We have that $M$ is a manifold, $f \in C^\infty(M)$ and $X,Y$ and $Z$ are smooth vector fields on $M$. We also know that $Y$ and $Z$ agree in a neighbourhood $p \in M$. I now have to show that $[X,Y]|_p = [X,Z]|_p$.
I have tried the following: for every $f \in C^\infty(M)$ we know that $[fX,Y] = f[X,Y] - Y(f)X$. Is it true that I may assume that $Y(f)X = Z(f)X$ when I evaluate in $p$? Because then, we know that
$f[X,Y]|_p - f[X,Z]|_p = [X,Y]|_p - [X,Z]|_p$ for all $f$ and hence $[X,Y]|_p = [X,Z]|_p$.
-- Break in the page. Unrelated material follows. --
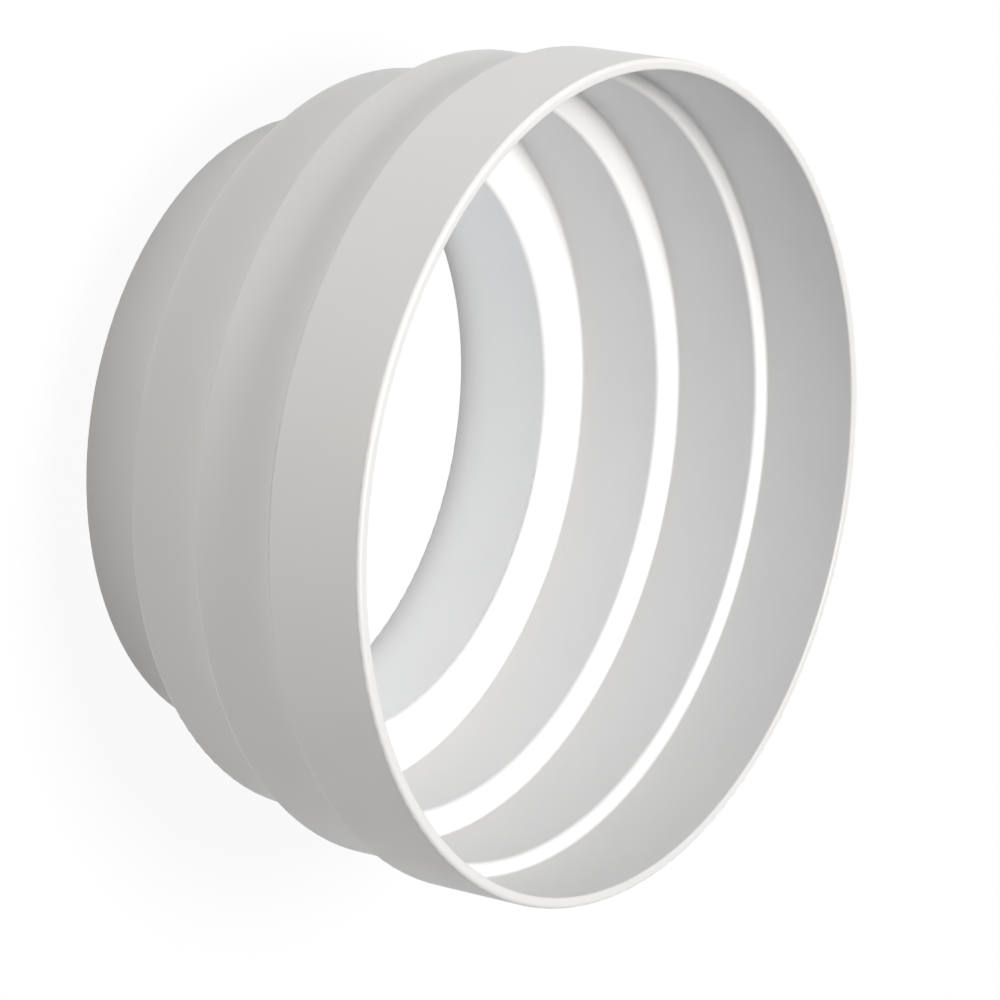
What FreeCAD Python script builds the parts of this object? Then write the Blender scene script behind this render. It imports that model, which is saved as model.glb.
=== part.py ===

If $Y$ and $Z$ agree on a neighborhood of $p$, then on such neighborhood we have $Y(f) = Z(f)$ for all $f \in \mathcal{C}^\infty(M)$. Thus $X_p(Y(f)) = X_p(Z(f))$. Moreover, we have that $Y_p(X(f)) = Z_p(X(f))$, since in particular $Y_p=Z_p$. With this, we compute $$[X,Y]_p(f) = X_p(Y(f)) - Y_p(X(f)) = X_p(Z(f)) - Z_p(X(f)) = [X,Z]_p(f).$$